Copy all lines holding the word "metres" from the entries.

▶ RECORD SET

****

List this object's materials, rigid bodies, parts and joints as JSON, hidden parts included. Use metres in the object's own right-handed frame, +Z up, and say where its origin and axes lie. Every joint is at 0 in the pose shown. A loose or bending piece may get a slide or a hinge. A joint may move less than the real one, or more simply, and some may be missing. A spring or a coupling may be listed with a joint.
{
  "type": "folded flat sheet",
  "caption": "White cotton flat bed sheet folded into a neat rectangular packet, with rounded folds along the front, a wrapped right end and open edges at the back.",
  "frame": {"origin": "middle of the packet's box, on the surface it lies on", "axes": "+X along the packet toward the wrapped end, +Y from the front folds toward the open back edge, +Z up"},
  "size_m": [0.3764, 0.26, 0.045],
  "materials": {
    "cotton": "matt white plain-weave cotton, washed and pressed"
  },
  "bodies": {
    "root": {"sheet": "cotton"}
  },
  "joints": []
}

****

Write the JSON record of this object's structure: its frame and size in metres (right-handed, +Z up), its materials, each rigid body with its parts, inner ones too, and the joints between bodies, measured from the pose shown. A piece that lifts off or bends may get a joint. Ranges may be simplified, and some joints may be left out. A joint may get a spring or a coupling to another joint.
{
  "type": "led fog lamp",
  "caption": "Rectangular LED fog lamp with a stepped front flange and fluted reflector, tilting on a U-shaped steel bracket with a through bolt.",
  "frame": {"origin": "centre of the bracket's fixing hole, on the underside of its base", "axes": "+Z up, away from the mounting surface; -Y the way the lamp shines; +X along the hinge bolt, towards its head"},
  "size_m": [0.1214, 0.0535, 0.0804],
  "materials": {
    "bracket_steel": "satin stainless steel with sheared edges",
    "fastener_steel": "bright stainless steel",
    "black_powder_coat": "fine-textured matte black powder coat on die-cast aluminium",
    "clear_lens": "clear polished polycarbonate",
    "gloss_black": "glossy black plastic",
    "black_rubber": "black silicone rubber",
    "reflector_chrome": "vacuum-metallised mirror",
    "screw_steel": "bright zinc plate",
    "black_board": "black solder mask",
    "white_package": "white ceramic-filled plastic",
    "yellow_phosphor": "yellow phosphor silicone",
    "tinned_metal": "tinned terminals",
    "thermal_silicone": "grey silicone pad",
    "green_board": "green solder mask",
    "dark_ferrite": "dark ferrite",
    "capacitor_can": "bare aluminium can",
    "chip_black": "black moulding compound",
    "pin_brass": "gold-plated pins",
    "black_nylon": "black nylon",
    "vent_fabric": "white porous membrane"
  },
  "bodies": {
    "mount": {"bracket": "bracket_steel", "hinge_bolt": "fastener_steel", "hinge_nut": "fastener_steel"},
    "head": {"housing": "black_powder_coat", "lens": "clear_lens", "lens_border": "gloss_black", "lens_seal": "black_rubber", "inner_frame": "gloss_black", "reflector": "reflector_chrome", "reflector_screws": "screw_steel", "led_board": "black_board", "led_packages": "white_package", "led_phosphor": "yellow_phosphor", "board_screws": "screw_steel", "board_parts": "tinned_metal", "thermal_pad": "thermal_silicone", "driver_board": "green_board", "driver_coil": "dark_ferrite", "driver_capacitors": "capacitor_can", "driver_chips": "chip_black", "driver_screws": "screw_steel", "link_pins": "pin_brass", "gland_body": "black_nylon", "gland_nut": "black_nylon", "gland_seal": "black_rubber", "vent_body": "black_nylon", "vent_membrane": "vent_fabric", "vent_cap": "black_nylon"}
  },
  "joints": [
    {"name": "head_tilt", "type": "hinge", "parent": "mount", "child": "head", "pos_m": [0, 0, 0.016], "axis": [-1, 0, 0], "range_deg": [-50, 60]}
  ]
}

****

▶ RESPONSE TO THIS TASK
List this object's materials, rigid bodies, parts and joints as JSON, hidden parts included. Use metres in the object's own right-handed frame, +Z up, and say where its origin and axes lie. Every joint is at 0 in the pose shown. A loose or bending piece may get a slide or a hinge. A joint may move less than the real one, or more simply, and some may be missing. A spring or a coupling may be listed with a joint.
Write the JSON record of this object's structure: its frame and size in metres (right-handed, +Z up), its materials, each rigid body with its parts, inner ones too, and the joints between bodies, measured from the pose shown. A piece that lifts off or bends may get a joint. Ranges may be simplified, and some joints may be left out. A joint may get a spring or a coupling to another joint.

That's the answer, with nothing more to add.